In this application, we try to enable the notion of dexterity in LEGO Robotic Arms by spatially navigating to the cup, picking it up and pouring it into a glass bowl. The navigation process is solely driven through depth maps and it works with high accuracy in spatially locating the exact coordinates of the cup.

Testing the FOMO algorithm on depth maps trained using depth images:

Training the model:

This application shows how depth maps can be used to located a cup in a cluttered environment.

You can take a look at the Edge Impulse project here.

Start with collecting data.

Use the OAK-D to collect depth map images of the environment with the cup present
Take around 400 images
Upload them to your Edge Impulse Project
Use the built-in labelling tool to create bounding boxes

Then create the impulse to be an object detection model and then set the colour depth of the images as RGB

Finally, select FOMO as the neural network architecture and train it for 30 epochs. We went with 30 epochs to stay within the 20 min job limit for the free plan. You might have to adjust the number of epochs based on the number of data samples you have or you could take a look here.

The accuracy of the FOMO model trained only on depth maps was significantly higher than using RGB maps to detect the cup in cluttered, occluded or indistinguishable backgrounds.

To run the demo:

$ cd software/main_ensemble/
$ python3 depth-only-dexterity-manipulation.py ./models/dexterity-depth.eim

Demo:

This demo includes calculating the spatial location of the cup, picking it up and pouring it into a bowl.

Conclusion:

Finally, this machine learning project effectively integrated many technologies to produce a comprehensive solution for robot-assisted feeding.
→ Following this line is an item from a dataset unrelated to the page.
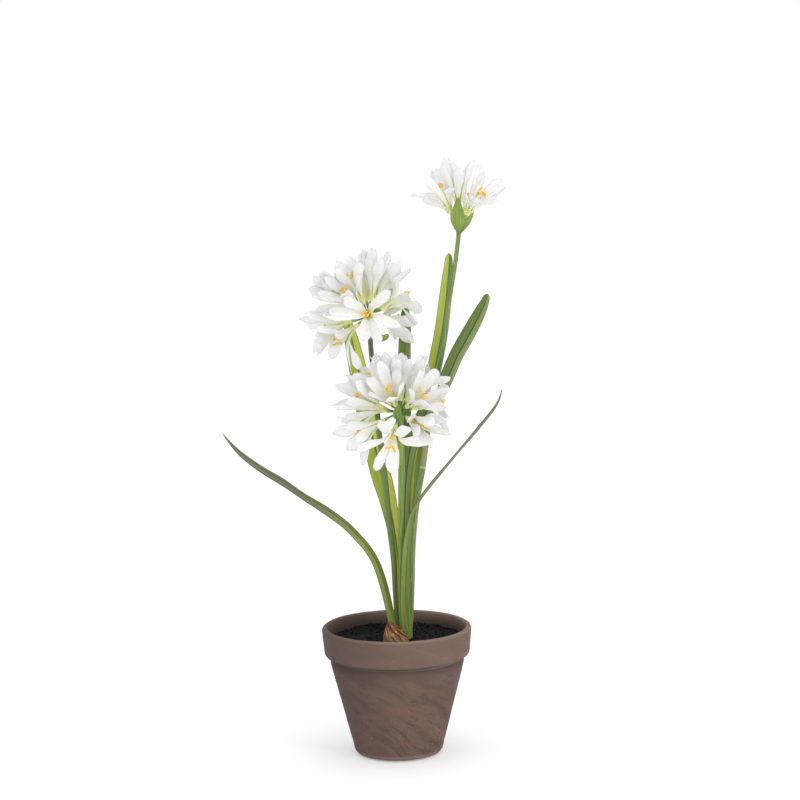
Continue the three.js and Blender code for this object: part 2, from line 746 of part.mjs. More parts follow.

A comfortable way for the user to communicate with the robot was made possible by the combination of facial tracking and gesture recognition. The precision and dependability of the system were further improved by the use of depth maps in object detection. The findings indicated a bright future for advancements and applications in the field of rehabilitation and assisted living. This research shows the effectiveness of fusing cutting-edge technology for useful and practical applications.